Mediators of History
Epistemic note: all of the examples in this post are very simplified for ease of consumption. The core idea applies just as well to the real systems in all their complicated glory, however.
When oil prices change, oil producers adjust in response—they drill more wells in response to higher prices, or fewer wells in response to lower prices. On the other side of the equation, oil prices adjust to production: when OPEC restricts output, prices rise, and when American shale wells expand, prices fall. We have a feedback loop, which makes it annoying to sort out cause and effect—do prices cause production, or does production cause prices?
In this case, there is a useful sense in which production capacity causes prices, not the other way around—at least if we omit OPEC agreements.
Oil is a fairly liquid commodity. When there’s a shock in supply (e.g. OPEC agreeing to restrict output) or demand (e.g. lockdowns), the markets respond and prices rapidly adjust. Production capacity, on the other hand, adjusts slowly: drilling new wells and building new pipelines takes time, and once a well is built it rarely makes sense to shut it down before it runs dry. So (ignoring OPEC) prices right now are caused by production capacity right now, but production capacity right now is not caused by prices right now—it’s the result of prices over the past several years, when the wells were drilled.
Or, to put it differently: production capacity mediates the effects of historical prices on current prices. It’s a “mediator of history”—a variable which changes slowly enough that it carries information about the past. Other variables equilibrate more quickly, so they depend on far-past values only via the mediators of history.

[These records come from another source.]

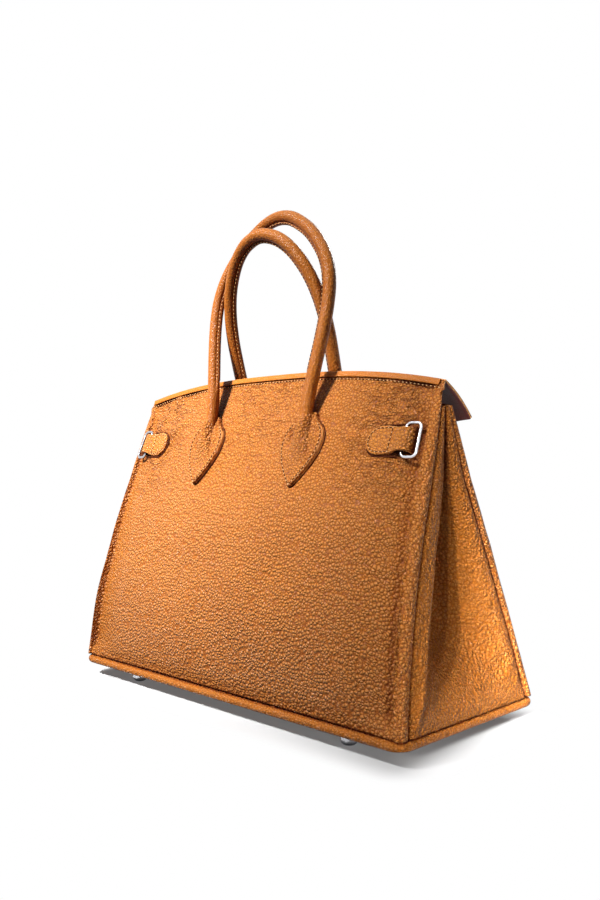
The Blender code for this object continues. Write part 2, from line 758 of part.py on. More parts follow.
def body_pieces():
    slots = {side: strap_slot_cutter(side) for side in (-1.0, 1.0)}
    back = sheet("back_panel", panel_rows(BACK), LEATHER, TAN)
    front = sheet("front_panel", panel_rows(FRONT), LEATHER, TAN)
    back_lining = sheet("back_lining", lining_rows(BACK), LINING, MAROON, LINING_SINK)
    front_lining = sheet("front_lining", lining_rows(FRONT), LINING, MAROON, LINING_SINK)
    for piece in (back, front, back_lining, front_lining):
        for side in (-1.0, 1.0):
            combine(piece, slots[side])
    for side, name in ((1.0, "right"), (-1.0, "left")):
        rows = gusset_rows() if side > 0.0 else mirrored(gusset_rows())
        lining = gusset_lining_rows() if side > 0.0 else mirrored(gusset_lining_rows())
        gusset = sheet("gusset_" + name, rows, LEATHER, TAN)
        gusset_lining = sheet("gusset_lining_" + name, lining, LINING, MAROON, GUSSET_LINING_SINK)
        combine(gusset, slots[side])
        combine(gusset_lining, slots[side])
    for piece in (front, front_lining):
        combine(piece, lock_hole_cutter())
    edge_binding("back_edge_binding", BACK)
    edge_binding("front_edge_binding", FRONT)
    pocket()


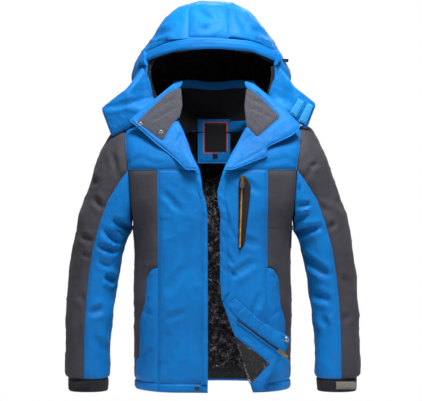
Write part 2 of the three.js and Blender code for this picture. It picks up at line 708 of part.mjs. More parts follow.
// Sleeves: a fixed cap in the shoulder, and the arm that lifts about a round head below it.
const pivotHeight = underarmHeight + sleevePivotRise;
const allSleeveHeights = [cuffHeight - cuffDrop + seamGap, ...sleeveHeights];
const cuffHeights = [-cuffDrop, cuffHeight - cuffDrop];
const colourLine = [
  [armholeX + 8, yokeHeight], [armholeX + 30, yokeHeight - 28], [armholeX + 62, yokeHeight - 78],
  [armholeX + 82, underarmHeight + 16], [armholeX + 101, underarmHeight - 52],
  [armholeX + 111, underarmHeight - 114], [armholeX + 119, underarmHeight - 187],
  [armholeX + 124, underarmHeight - 265], [armholeX + 128, -40],
];
for (const [name, side] of [['right', -1], ['left', 1]]) {
  const pivotX = side * (armholeX + sleevePivotOut);
  const full = sleeve(side, 0, allSleeveHeights);
  const hollow = sleeve(side, -shellWall, [cuffHeight - cuffDrop - 30, ...sleeveHeights]);
  const armhole = prism(armholeOutline(side), -400, 400);
  const tube = full.subtract(hollow).intersect(armhole);
  const headCylinder = (radius) => {
    const geometry = new THREE.CylinderGeometry(radius, radius, 500, 48);
    geometry.translate(pivotX, 0, pivotHeight);
    return toSolid(geometry);
  };
  const capLimit = (sleeveLiftCapAngle * Math.PI) / 180;
  const reach = 400;
  const capOutline = [
    [pivotX, pivotHeight],
    [pivotX + side * Math.cos(Math.PI - capLimit) * reach, pivotHeight + Math.sin(capLimit) * reach],
    [side * (armholeX - 60), pivotHeight + reach],
    [side * (armholeX - 60), pivotHeight],
  ];
  const capRegion = prism(capOutline, -400, 400, 0);
  const cap = tube.intersect(capRegion).subtract(headCylinder(sleeveHeadRadius + hingeGap));
  addPiece(`shoulder_cap_${name}`, cap, 'grey');
  const below = box(-600, 600, -400, 400, -100, pivotHeight);
  const arm = tube.intersect(below.add(headCylinder(sleeveHeadRadius)));
  const outward = [...colourLine, [armholeX + 300, -40], [armholeX + 300, yokeHeight]];
  const inward = [...colourLine, [armholeX - 60, -40], [armholeX - 60, yokeHeight]];
  const outline = (edge) => prism(side > 0 ? edge : mirrored(edge), -400, 400);
  addPiece(`sleeve_outer_${name}`, arm.intersect(outline(outward)), 'grey');
  addPiece(`sleeve_inner_${name}`, arm.intersect(outline(inward)), 'blue');
  const cuff = sleeve(side, 0, cuffHeights).subtract(sleeve(side, -shellWall, [-cuffDrop - 9, cuffHeight]));
  addPiece(`cuff_${name}`, cuff, 'black', 0.85);

  // Hook-and-loop strap across the front of the cuff, sewn on at its inner end.
  const strapLow = cuffHeight - cuffDrop - cuffStrapWidth - 3;
  const cuffMiddle = side * (armholeX + valueAt(sleeveTable, 0, 2) + cuffHalfWidth);
  const strapFront = valueAt(sleeveTable, strapLow, 4) - valueAt(sleeveTable, strapLow + cuffStrapWidth, 3)
    - layerGap - cuffStrapWall;
  const strapEnds = [cuffMiddle - side * cuffStrapInner, cuffMiddle + side * cuffStrapOuter];
  addPiece(`cuff_strap_${name}`, box(
    Math.min(...strapEnds), Math.max(...strapEnds), strapFront, strapFront + cuffStrapWall,
    strapLow, strapLow + cuffStrapWidth,
  ), 'black', 0.85);
}

// A piece drawn with its length along +X and its back on y = 0, turned to lie along a zip.
function alongZip(solid, start, angle, distance, yBack) {
  const radians = (angle * Math.PI) / 180;
  const x = start[0] + Math.cos(radians) * distance;
  const z = start[1] + Math.sin(radians) * distance;
  return solid.rotate([0, -angle, 0]).translate([x, yBack, z]);
}

function slider() {
  const body = box(-sliderLength / 2, sliderLength / 2, -sliderWall, 0, -sliderWidth / 2, sliderWidth / 2);
  const lugFront = -sliderWall - 3;
  const lugBack = -sliderWall + 0.5;
  const lugs = [1, -1].map((side) => box(-2.5, 2.5, lugFront, lugBack, side * 2.6 - 1, side * 2.6 + 1));
  return body.add(lugs[0]).add(lugs[1]);
}

// Tongue of a zip pull, from its pivot between the slider's lugs along +X.
function pull() {
  const front = -sliderWall - layerGap - pullWall;
  const neck = box(-0.8, 7, front, front + pullWall, -1.1, 1.1);
  return neck.add(box(6, pullLength, front, front + pullWall, -pullWidth / 2, pullWidth / 2));
}

// Chest pocket: dark welt with an upright zip, closed, its slider at the top.
const chestWeltOutline = [
  [66, yokeHeight - 30], [78, yokeHeight - 12], [90, yokeHeight - 24], [99, yokeHeight - 42],
  [95, yokeHeight - 84], [82, yokeHeight - 192], [70, yokeHeight - 209], [66, yokeHeight - 200],
];
addPiece('chest_welt', trim.intersect(prism(chestWeltOutline, -400, 0)), 'black', 0.9);
const chestChainTop = [76, yokeHeight - 30];
const chestChainLength = 172;
const chestZipAngle = -92;
const trimProud = 5;
const chestChainBack = torsoFront(66, yokeHeight - 30, trimProud) + 0.4259344159;
const chestChain = box(0, chestChainLength, -chainWall, 0, -chainWidth / 2, chainWidth / 2);
const chestSliderAt = sliderLength / 2 + 2;
const chestSliderBack = chestChainBack - chainWall - layerGap;
const chestZip = alongZip(chestChain, chestChainTop, chestZipAngle, 0, chestChainBack);
addPiece('chest_zip', chestZip, 'gold', 0.4, 0.6);
const chestSlider = alongZip(slider(), chestChainTop, chestZipAngle, chestSliderAt, chestSliderBack);
addPiece('chest_slider', chestSlider, 'steel', 0.3, 0.9);
const chestPull = alongZip(pull(), [0, 0], 180 + chestZipAngle, 0, chestSliderBack);
const chestPivot = alongPoint(chestChainTop, chestZipAngle, chestSliderAt);
addPiece('chest_pull', chestPull.translate([chestPivot[0], 0, chestPivot[1]]), 'gold', 0.4, 0.6);

function alongPoint(start, angle, distance) {
  const radians = (angle * Math.PI) / 180;
  return [start[0] + Math.cos(radians) * distance, start[1] + Math.sin(radians) * distance];
}

// Lower front corner, folded back flat over the front panel.
const flapBack = -chestHalfDepth - 0.2;
const flapFront = flapBack - plateWall;
const mainZipLine = [[34, 225], [68, 186], [123, 143], [182, 101]];
const stormOutline = [
  [58, 248], [123, 188], [165, 163], [201, 144], [191, 116], [182, 101], [123, 143], [68, 186], [34, 225],
];
const flapFacingOutline = [foldTop, ...mainZipLine, [120, 2], [97, 23], [146, 77], foldMiddle];
const flapFurOutline = [foldMiddle, [146, 77], [97, 23]];
addPiece('flap_facing', prism(flapFacingOutline, flapFront, flapBack), 'blue');
addPiece('flap_fur', prism(flapFurOutline, flapFront, flapBack), 'fur', 0.95);
addPiece('storm_flap', prism(stormOutline, flapFront, flapBack), 'blue');
const mainZipStart = [62, 190];
const mainZipAngle = -36;
const mainChainLength = 146;
const mainChainBack = flapFront - layerGap;
const mainSliderBack = mainChainBack - chainWall - layerGap;
const mainSliderAt = mainChainLength - sliderLength / 2 - 1;
const mainChain = box(0, mainChainLength, -chainWall, 0, -chainWidth / 2, chainWidth / 2);
addPiece('main_zip', alongZip(mainChain, mainZipStart, mainZipAngle, 0, mainChainBack), 'black', 0.5);
const mainSlider = alongZip(slider(), mainZipStart, mainZipAngle, mainSliderAt, mainSliderBack);
addPiece('main_slider', mainSlider, 'steel', 0.3, 0.9);
const mainPivot = alongPoint(mainZipStart, mainZipAngle, mainSliderAt);
const mainPull = alongZip(pull(), [0, 0], mainZipAngle, 0, mainSliderBack);
addPiece('main_pull', mainPull.translate([mainPivot[0], 0, mainPivot[1]]), 'gold', 0.4, 0.6);
addPiece('flap_snap', snapCap(190, flapFront - layerGap, 139), 'steel', 0.35, 0.9);

// Cord stop at the hood's left edge.
const cordStopCentre = [194, 12, shoulderHeight + 160];
const cordStopGeometry = new THREE.CylinderGeometry(5, 5, 16, 12);
cordStopGeometry.rotateZ(-1.1);
cordStopGeometry.translate(...cordStopCentre);
addPiece('hood_cord_stop', toSolid(cordStopGeometry), 'black', 0.5);

group.position.copy(bearing).negate();
export default group;
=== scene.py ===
import math

import bmesh
import bpy
import numpy as np
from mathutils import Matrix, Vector
from mathutils.geometry import delaunay_2d_cdt


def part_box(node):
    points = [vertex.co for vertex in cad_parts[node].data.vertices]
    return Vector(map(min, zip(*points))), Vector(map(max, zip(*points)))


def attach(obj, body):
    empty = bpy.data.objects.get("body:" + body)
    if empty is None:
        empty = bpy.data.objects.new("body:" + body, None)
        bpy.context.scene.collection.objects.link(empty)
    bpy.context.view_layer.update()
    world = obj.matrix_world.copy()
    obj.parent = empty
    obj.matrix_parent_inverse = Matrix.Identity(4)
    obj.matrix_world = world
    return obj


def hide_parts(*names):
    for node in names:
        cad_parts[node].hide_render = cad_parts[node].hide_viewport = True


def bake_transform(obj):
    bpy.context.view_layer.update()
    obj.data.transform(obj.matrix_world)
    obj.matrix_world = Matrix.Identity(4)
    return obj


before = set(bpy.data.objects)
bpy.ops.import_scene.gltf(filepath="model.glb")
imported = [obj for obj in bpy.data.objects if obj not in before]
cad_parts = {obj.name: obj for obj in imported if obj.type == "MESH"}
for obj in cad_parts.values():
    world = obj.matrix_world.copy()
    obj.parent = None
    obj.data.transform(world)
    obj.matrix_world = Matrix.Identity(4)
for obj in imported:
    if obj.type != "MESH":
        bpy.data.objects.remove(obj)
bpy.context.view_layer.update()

# Heights and half-widths in millimetres, from the middle of the hem; X to the wearer's left, Y back, Z up.
hemLow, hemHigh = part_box("hem_band")
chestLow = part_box("front_panel_right")[0]
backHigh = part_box("back_panel")[1]
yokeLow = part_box("back_yoke")[0]
mm = 0.001
origin = np.array([(hemLow.x + hemHigh.x) / 2, (chestLow.y + backHigh.y) / 2, hemLow.z])
halfWidth = (hemHigh.x - hemLow.x) / 2 / mm
halfDepth = (backHigh.y - chestLow.y) / 2 / mm
yoke = (yokeLow.z - hemLow.z) / mm
underarm = yoke - 151
shoulder = yoke + 136
armhole = halfWidth + 5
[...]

(Incorporating OPEC into this view is an exercise for the reader.)
Another example: each of our cells’ DNA is damaged hundreds or thousands of times per day—things like strand breaks or random molecules stuck on the side. Usually this is rapidly repaired, but occasionally it’s misrepaired and a mutation results—a change in the DNA sequence. On the other side, some mutations can increase DNA damage, either by increasing the rate at which it occurs, or reducing the rate at which it’s repaired. So damage causes mutations, and mutations can cause damage.
Here again, there is a useful sense in which mutations cause damage, not the other way around: the damage right now is caused by the mutations right now, but the mutations right now were caused by damage long ago. The mutations are a mediator of history.
This has important implications for treating disease: we can use antioxidants to suppress (some types of) DNA damage, but that won’t remove the underlying mutations. As soon as we stop administering antioxidants, the damage will bounce right back up. Worse, we probably won’t prevent all damage, so mutations will still accumulate (albeit at a slower rate), and eventually the antioxidants won’t be enough. On the other hand, if we can fix the problematic mutations (e.g. by detecting and removing cells with such mutations), then that “resets” the cells—it’s like the earlier damage never happened at all.
Change the mediators of history, and it’s like history never happened.
A third example: a robot takes actions and updates its world model in response to incoming data. It uses the world model explicitly to decide which actions to take, but the actions chosen will also indirectly influence the world model—e.g. the robot will see different things and update the model differently depending on where it goes. However, the action being taken right now does not influence the world model right now; the world model depends on actions taken previously. So, the world model mediates history.
Here, it’s even more obvious that changing the mediator of history makes it like history never happened: if we reset the robot’s world model to its original state (and return it to wherever it started in the world), then all the influence of previous actions is erased.
In general, looking for mediators of history is a useful tool for making sense of systems containing feedback loops. In chemistry, it’s the fast equilibrium approximation, in which the overall kinetics of a reaction are dominated by a rate-limiting step. In physics more generally, it’s timescale separation, useful for separating e.g. wave propagation from material flows in fluid systems.
The most common application of the idea in chemistry and physics is to simplify equations when we’re mainly interested in long-term behavior. We can just assume that the fast-equilibrating variables are always in equilibrium, and calculate the rate-of-change of the mediators of history under that assumption. In many systems, only a small fraction of the variables are mediators of history, so this approximation lets us simulate differential equations in far fewer dimensions.
From a modelling perspective, the mediators of history are the “state variables” of the system on long timescales. This is especially important in economic models, since the state variables are what agents in the models need to forecast—e.g. stock traders mainly need to know how mediators of history will behave in the future. If they know that, then the rest is just noise plus an equilibrium calculation.
Finally, in terms of engineering, mediators of history are key targets for control. For instance, if we want to cure aging, then identifying and intervening on the mediators of history is the key problem—they are both a necessary and a sufficient set of intervention targets. That actually simplifies the problem a lot, since the vast majority of biological entities—from molecules to cells—turn over on a very fast timescale, compared to the timescale of aging. So there are probably relatively few mediators of history, relative to the complexity of the whole human body—we just need to look for things which turn over on a timescale of decades or slower (including things which don’t equilibrate at all).
Note to self: “rate-limiting step” is the analogy you want here.